How the Current Company’s
Strategy Discourages or Support Ethical Business Behavior
According to Cooper (2007), the company’s current strategy encourages ethical behavior since the needs of employees are considered in the key decision making. The strategy to cost cut did not foresee any employee losing his job. Some of the employees were encouraged to go on leave, and they resumed working later. Ethical behavior has not been interfered by the current strategy that is being applied. Environmentally, the company has tried as much as possible to persuade its employees on the importance of the environmental conservation and the role they have to play to achieve this. The Emirates’ Airline has not used any unethical ways to undermine its clients or its employees. The company has targeted at improving its functions by the use of means that are just and ethical. Cost cutting has not involved any dubious means to reduce the operational costs.

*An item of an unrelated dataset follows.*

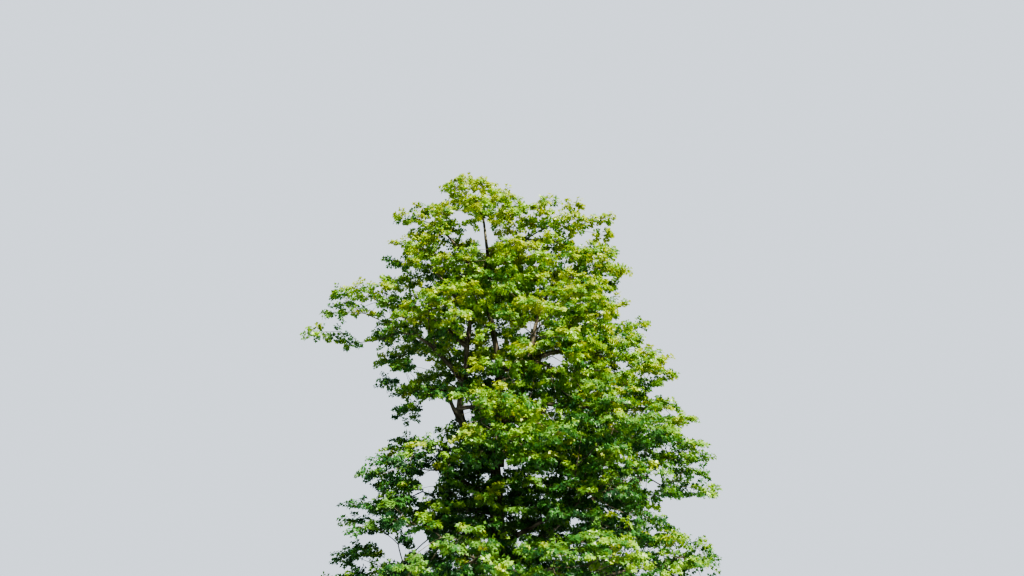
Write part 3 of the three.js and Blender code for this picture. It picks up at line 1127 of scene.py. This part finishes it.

The Emirates’ Airlines commenced its operations in 1985. Over the period of close to three decades, the company has grown tremendously to reach the level where it is being currently. It is recognized as the best airline in the region of Asia Pacific, and it has received the numerous awards for being innovative in its systems of the inflight entertainment. The open skies strategy has enabled the airline to grow rapidly over the years. The vision and mission of the company are the driving force, which the employees and management has to focus on. Having a stable leadership and choosing the best strategy has enabled the company to remain profitable and be a force to reckon with in the aviation industry.